It is hard to look at the news and social media without seeing that the level of civility in our public discourse needs to be substantially elevated. How political leaders and other public figures speak in 2017 can be needlessly aggressive and intentionally incendiary. It is even more challenging to comment on any of it without fearing our words might be perceived as politically charged. All too often, there is someone waiting in the wings and ready to say hurtful things in response to perceived aggression.
I am deeply concerned that we are overlooking the toll that the simple act of observing the events highlighted in the news is taking on us individually, not to mention its impact on the collective consciousness of our society. Merely observing an adverse event on the news or in social media evokes a physiological response in our bodies that mimics the same response we would have had if we had been there ourselves, albeit to a lesser degree. Over time, this can result in compassion fatigue, also known as secondary PTSD.
I believe that if we want things around us to start getting better, we can take effective action now by tending to ourselves and our own response to what is happening in our neighborhoods, in our communities, in our nation and around the globe. “Be the change you wish to see in the world” is a value we hold in my family. Sometimes it seems like humanity is engaging in a war of each against the other. I have found that I actually can self-regulate my reactions to this while contributing positively to the collective consciousness through some simple steps.

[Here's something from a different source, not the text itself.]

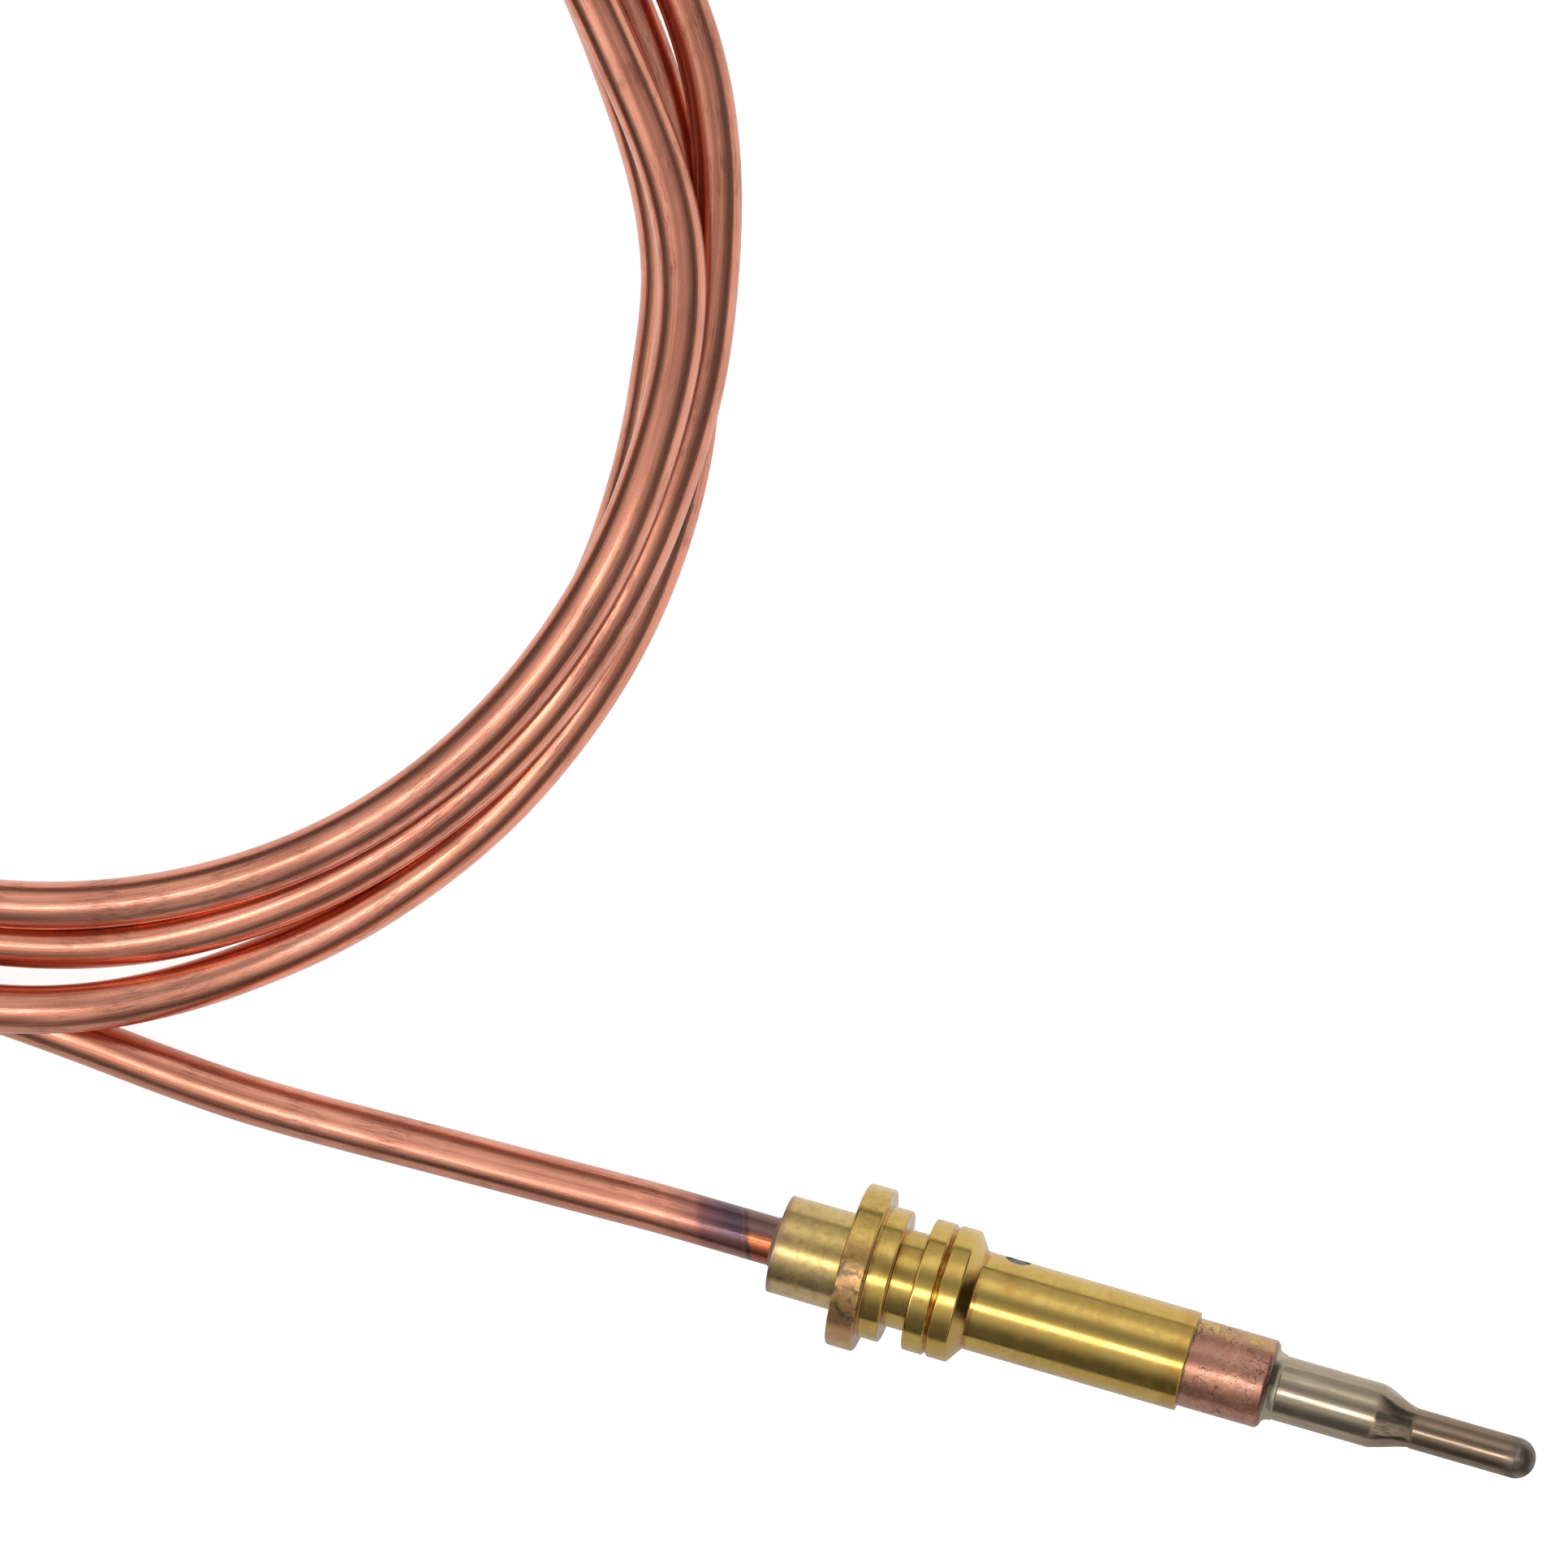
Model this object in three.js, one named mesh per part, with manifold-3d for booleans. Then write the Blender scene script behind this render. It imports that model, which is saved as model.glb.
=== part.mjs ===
// Push-in thermocouple for a gas burner: a turned brass head that carries a swaged nickel-alloy
// hot junction, a coiled copper lead, and a loose union nut on the cold end.
// Millimetres, +Z up. The head lies along +X with its tip at +X, resting on its flange at z = 0.
// The origin is under the middle of the head.
import * as THREE from 'three';
import { mergeVertices } from 'three/addons/utils/BufferGeometryUtils.js';
import Module from 'manifold-3d';

const wasm = await Module();
wasm.setup();

// Driving dimensions. Stations along the head are measured from the back face of its rear boss.
const LEAD_R = 1.5;
const LEAD_BORE_R = 0.9;
const STUB = 0.7;
const GAP = 0.3;

const BOSS = { end: 4.38, r: 3.03 };
const FLANGE = { end: 6.05, r: 5.07 };
const STEP_COLLAR = { end: 7.4, r: 4.1 };
const CLIP_GROOVE = { end: 8.9, r: 3.03 };
const FRONT_COLLAR = { end: 11.68, r: 4.1 };
const WITNESS_GROOVE = { at: 10.3, half: 0.18, depth: 0.22 };
const SLEEVE = { start: 12.4, end: 25.78, r: 3.06 };
const NOSE = { end: 30.87, r: 2.72, chamfer: 0.22 };
const EDGE = 0.15;
const REAR_BORE = { end: 9.0, r: 1.56 };
const FRONT_BORE_R = 2.05;
const PORT = { at: 14.3, r: 0.78, plugR: 0.68, tiltDeg: 7.5, plugTop: 2.9 };

const SHEATH = { start: 15.0, taperStart: 37.45, taperEnd: 40.15, end: 46.5, r: 1.975, tipR: 1.24, wall: 0.4 };
const TIP_END = 47.6;
const CORE_WIRE = { start: 11.9, r: 0.5 };
const CORE_TUBE = { start: 15.0, end: 37.0, r: 1.35, boreR: 0.62 };
const FRONT_BRAZE = { end: 31.5, r: 2.6 };
const REAR_BRAZE = { start: -0.35, r: 2.3 };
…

When I read about the tragic effects of a natural disaster, read a politically charged tweet, view a racially incendiary Facebook post, or view footage from a mass and/or unjust shooting, I transition away from it responsibly by responding like this:
-Sense my two feet on the ground
-Take a deep 4-second inhale followed by an even 6-second exhale at least three times
-Say to myself: “May I be safe, may I be happy, may I be healthy, may I live with ease.” Then, thinking of the people impacted by the events, I say, “May you be safe, may you be happy, may you be healthy, may you live with ease.” Finally, with the truth in mind that we are all one humanity and the light in me sees and honors the light inside of all living beings, say, “May we all be safe, may we all be happy, may we all be healthy, may we all live with ease.” (Add one more deep breath here if you wish.)
We can elevate the place of civil discourse in our society one autonomic nervous system at a time. Mindfulness provides a great foundation within ourselves for what it means to be a citizen of democracy. The world is constantly changing, and so are our cells. Please join me in contributing to the right side of humanity by starting with our own positive, personal mindfulness practice. This is urgently nonpartisan, and it truly does not matter what side of the aisle you are on. We can all have a positive impact.